En effet, comment dater ou revendiquer la paternité d’un proverbe qui a circulé parmi les peuples sur terre depuis la nuit des temps ? Qui a pris quoi à qui ? De cette affirmation philosophique de Nietzsche, par exemple, où il dit : "Tout ce qui ne me tue pas, me rend plus fort", à ce proverbe populaire bien de chez que j’ai souvent entendu et qui affirme que : "Alli ma qatlate T’semmène" ( Ce qui ne tue pas fait grossir).

On peut phosphorer et partir en vrille dans diverses exégèses philosophiques et existentialistes pour  la première, et dire tout simplement que le proverbe de chez nous, lui, été inventé par un quidam qui a laissé tomber un morceau de viande par terre puis l’a ramassé pour le manger sans s’encombrer de considérations ou précautions  hygiéniques. Deux affirmations, deux thèses : un philosophe illuminé, torturé et à demi-fou qui dialoguait avec Zarathoustra et un pauvre bougre qui a tout bêtement faim. Vous n’allez pas me dire que ce dernier aurait plagié l’auteur du "Gai savoir" ?  Thèse, antithèse et… foutaise.

Mais quittons les sommets arides de la philo pour la vallée verdoyante de la métaphore et revenons à notre poète du début pour lui opposer un argument, même si l’on craint que les aèdes ne souffrent pas l’argumentation et tiennent en mépris ceux qui pratiquent l’argutie ; qu’importe, sortons l’argument donc : ce chemin dont parle le poète (ou le proverbe) et qui se trouve là où est la volonté ne mène pas tout le monde à la même destination, ni n’a la même explication.

Le sens du proverbe, lui, est simple et son message clair comme l’eau de roche : si on s’accroche, on y arrive ; la volonté ouvre la voie et montre donc le chemin. Pour le poète, un autre, Machado cette fois-ci, pas Char, ce n’est pas le chemin qui importe mais le cheminement.

Décidemment, les poètes ont des mots pour tout et ils auront toujours raison. L’un d’eux, chanteur et poète, Jean Ferrat, a d’ailleurs soutenu et joliment chanté ceci : "Le poète a toujours raison/ Qui voit plus haut que l’horizon/ Et le futur est son royaume / Face à notre génération/ Je déclare avec Aragon/ La femme est l’avenir de l’homme".
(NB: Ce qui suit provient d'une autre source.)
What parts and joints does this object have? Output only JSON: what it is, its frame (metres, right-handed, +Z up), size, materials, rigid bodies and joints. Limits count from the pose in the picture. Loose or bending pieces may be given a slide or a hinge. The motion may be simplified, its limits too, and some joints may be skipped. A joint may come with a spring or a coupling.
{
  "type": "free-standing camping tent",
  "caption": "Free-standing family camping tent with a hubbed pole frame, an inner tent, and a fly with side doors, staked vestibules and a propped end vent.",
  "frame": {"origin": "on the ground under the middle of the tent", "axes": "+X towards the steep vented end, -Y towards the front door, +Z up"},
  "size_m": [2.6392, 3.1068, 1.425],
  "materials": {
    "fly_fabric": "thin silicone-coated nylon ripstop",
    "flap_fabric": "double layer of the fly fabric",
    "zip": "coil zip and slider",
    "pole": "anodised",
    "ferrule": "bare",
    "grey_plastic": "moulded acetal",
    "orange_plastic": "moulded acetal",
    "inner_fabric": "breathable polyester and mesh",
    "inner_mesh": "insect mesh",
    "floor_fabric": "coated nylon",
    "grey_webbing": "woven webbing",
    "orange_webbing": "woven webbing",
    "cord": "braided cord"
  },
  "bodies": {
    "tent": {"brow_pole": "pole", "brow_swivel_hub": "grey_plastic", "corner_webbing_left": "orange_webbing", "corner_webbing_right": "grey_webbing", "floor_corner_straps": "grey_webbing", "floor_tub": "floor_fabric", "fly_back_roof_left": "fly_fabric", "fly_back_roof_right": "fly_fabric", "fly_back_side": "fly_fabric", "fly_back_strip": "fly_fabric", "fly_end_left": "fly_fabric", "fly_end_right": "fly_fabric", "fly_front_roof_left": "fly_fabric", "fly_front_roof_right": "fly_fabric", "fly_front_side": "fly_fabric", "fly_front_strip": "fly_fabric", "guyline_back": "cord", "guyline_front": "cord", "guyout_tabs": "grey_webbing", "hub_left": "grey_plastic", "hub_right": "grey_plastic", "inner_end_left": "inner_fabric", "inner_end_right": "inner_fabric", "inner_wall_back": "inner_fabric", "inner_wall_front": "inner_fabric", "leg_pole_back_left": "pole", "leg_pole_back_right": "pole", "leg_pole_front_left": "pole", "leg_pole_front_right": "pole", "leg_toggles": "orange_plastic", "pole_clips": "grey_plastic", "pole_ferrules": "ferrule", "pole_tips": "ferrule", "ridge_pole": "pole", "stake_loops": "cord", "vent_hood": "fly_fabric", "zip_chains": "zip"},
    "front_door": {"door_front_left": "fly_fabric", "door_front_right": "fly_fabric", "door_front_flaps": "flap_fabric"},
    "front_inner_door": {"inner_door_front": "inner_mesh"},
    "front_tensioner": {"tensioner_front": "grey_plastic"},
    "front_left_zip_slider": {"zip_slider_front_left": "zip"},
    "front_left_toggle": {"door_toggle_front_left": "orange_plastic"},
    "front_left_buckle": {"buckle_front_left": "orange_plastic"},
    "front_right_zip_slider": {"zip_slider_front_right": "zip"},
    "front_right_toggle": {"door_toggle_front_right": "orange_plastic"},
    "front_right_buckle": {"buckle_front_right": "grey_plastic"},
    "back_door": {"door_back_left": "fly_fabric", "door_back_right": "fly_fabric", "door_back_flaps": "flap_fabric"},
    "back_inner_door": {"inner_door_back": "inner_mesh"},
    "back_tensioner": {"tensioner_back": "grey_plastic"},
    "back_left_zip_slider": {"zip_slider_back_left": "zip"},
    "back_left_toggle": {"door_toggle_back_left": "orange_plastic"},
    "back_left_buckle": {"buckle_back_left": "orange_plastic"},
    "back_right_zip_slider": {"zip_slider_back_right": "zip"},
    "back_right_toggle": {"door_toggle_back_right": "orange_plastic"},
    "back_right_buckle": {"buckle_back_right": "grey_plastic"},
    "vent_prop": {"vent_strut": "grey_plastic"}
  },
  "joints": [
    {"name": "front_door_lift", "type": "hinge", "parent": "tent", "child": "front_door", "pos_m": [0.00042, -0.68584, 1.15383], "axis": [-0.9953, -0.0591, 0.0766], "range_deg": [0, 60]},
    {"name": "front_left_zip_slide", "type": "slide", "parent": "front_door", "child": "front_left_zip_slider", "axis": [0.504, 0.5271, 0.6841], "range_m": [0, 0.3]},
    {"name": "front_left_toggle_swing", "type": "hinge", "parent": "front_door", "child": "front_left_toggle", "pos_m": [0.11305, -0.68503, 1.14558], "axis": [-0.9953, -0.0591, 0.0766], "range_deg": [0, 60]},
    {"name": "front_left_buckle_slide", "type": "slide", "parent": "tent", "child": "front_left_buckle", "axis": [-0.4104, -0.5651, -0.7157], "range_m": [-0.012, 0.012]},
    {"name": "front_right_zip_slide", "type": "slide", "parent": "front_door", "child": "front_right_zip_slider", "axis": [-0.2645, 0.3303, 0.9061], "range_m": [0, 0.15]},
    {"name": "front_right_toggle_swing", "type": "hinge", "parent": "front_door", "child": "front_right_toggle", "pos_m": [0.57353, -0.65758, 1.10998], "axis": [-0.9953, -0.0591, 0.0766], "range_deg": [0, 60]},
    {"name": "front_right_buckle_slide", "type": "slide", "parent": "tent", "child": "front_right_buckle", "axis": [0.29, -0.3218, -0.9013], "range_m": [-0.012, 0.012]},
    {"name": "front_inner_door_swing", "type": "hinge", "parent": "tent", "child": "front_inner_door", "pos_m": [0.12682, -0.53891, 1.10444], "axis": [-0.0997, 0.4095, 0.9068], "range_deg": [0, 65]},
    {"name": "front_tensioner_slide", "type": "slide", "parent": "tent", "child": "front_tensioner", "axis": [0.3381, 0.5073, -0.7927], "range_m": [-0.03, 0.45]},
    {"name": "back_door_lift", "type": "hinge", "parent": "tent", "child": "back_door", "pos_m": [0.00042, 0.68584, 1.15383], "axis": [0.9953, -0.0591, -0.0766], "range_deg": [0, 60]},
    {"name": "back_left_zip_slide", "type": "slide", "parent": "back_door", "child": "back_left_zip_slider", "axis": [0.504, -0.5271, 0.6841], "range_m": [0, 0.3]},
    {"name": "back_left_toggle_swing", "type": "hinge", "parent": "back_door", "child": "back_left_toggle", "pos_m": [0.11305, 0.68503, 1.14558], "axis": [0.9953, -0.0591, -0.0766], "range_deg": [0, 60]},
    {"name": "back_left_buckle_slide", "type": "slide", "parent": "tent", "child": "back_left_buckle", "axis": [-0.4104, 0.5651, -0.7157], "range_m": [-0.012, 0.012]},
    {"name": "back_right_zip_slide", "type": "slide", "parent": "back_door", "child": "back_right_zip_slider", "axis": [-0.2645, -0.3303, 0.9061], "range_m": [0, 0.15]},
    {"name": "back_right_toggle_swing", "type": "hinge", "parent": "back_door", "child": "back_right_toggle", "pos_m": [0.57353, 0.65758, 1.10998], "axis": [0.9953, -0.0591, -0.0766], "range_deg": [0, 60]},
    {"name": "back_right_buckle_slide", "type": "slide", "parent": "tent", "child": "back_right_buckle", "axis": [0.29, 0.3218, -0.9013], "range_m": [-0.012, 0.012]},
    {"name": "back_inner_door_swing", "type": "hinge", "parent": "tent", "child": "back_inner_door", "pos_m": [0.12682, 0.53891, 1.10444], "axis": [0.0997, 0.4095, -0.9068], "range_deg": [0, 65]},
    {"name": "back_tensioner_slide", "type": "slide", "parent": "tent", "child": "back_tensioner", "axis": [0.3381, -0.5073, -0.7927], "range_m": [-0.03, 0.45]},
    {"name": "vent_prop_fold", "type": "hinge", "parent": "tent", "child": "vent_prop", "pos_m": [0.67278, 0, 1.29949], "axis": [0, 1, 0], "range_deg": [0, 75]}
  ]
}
Le Même Aragon avait pourtant avoué : "Je ne connais rien de rien de l’avenir…", mais se contredisant, juste après, dans "Le fou d’Elsa", il avait en effet bien écrit avec des mots si simples ces vers hautement féministes pour l’époque : "L’avenir de l’homme est la femme. Elle est la couleur de son âme. Elle est sa rumeur et son bruit et sans Elle, il n’est qu’un blasphème". Mais, politiquement et pas seulement, le "Fou d’Elsa" n’était à une contradiction près. Qu’importe, on pardonne tout aux poètes. Enfin presque tout, mais pas à tous les poètes et pas toujours du côté de chez nous.
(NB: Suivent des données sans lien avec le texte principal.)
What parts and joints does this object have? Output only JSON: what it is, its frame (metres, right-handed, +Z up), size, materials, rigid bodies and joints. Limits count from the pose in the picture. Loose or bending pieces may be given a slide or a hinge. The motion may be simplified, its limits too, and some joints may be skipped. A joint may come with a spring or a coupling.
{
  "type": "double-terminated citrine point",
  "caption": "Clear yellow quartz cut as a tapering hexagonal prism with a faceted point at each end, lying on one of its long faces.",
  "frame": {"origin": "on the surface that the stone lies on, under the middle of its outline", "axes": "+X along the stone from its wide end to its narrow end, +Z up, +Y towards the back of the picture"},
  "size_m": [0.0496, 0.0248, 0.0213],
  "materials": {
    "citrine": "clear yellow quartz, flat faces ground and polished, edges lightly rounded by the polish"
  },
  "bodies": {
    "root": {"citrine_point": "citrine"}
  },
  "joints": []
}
Il m’arrive parfois de consulter  d’anciennes notes prise ici et là, et quelques vieilles coupures de presse jaunies par le temps puis gardées pour on ne sait quelle raison jusqu’à se rendre compte un jour de leur utilité réelle ou supposée. C’est peut-être le cas en écrivant ces considérations bassement subjectives à propos de quelques poètes, leur tropisme ou leur comportement versatiles.

Il y a quelques années, le déjà vénérable quotidien marocain de langue arabe Al Alam (fondé le 11 septembre 1946 tout de même) avait brocardé ce poète en première page à l’aide d’une manchette ironique et délatrice digne d’un tabloïd anglais : "Ce n’est pas la première fois : Adonis refuse une lecture collective de poésie, exige une indemnité et un billet d’avion en classe business !" L’article revient sur une polémique entre le célèbre poète syrien résidant à Paris et le ministère de la Culture tunisien de l’époque au cours de laquelle le premier aurait exigé, entre autres conditions, d’être indemnisé pour une prestation littéraire pour participer à une rencontre réunissant des poètes arabes à Tunis.

Le journal avait publié le contenu d’un échange épistolaire entre les deux parties où le poète a laissé de côté les métaphores et autres figures de style pour poser ses conditions dont la qualité et la renommée des poètes invités et non le tout-venant comme c’était le cas dans ces kermesses littéraires dithyrambiques et prisées par les régimes arabes de l’époque. Mais le quotidien n’a retenu et monté en épingle que les conditions "bassement matérielles et prosaïques" que le poète estime de nature à préserver à la poésie son magistère et aux poètes leur dignité.

En étalant publiquement les exigences du poète tout en les pourfendant, le quotidien voulait peut-être ouvrir un débat d’idées. Quel débat ? Quelles idées ? N’importe quel poète honnête et impécunieux --ce qui est un pléonasme car un poète est fauché par essence et par vocation-- sera d’accord avec Adonis sur toutes les conditions, morales et matérielles qu’il avait posées. Mais pour certains, ici comme ailleurs, le poète n’a pas toujours raison.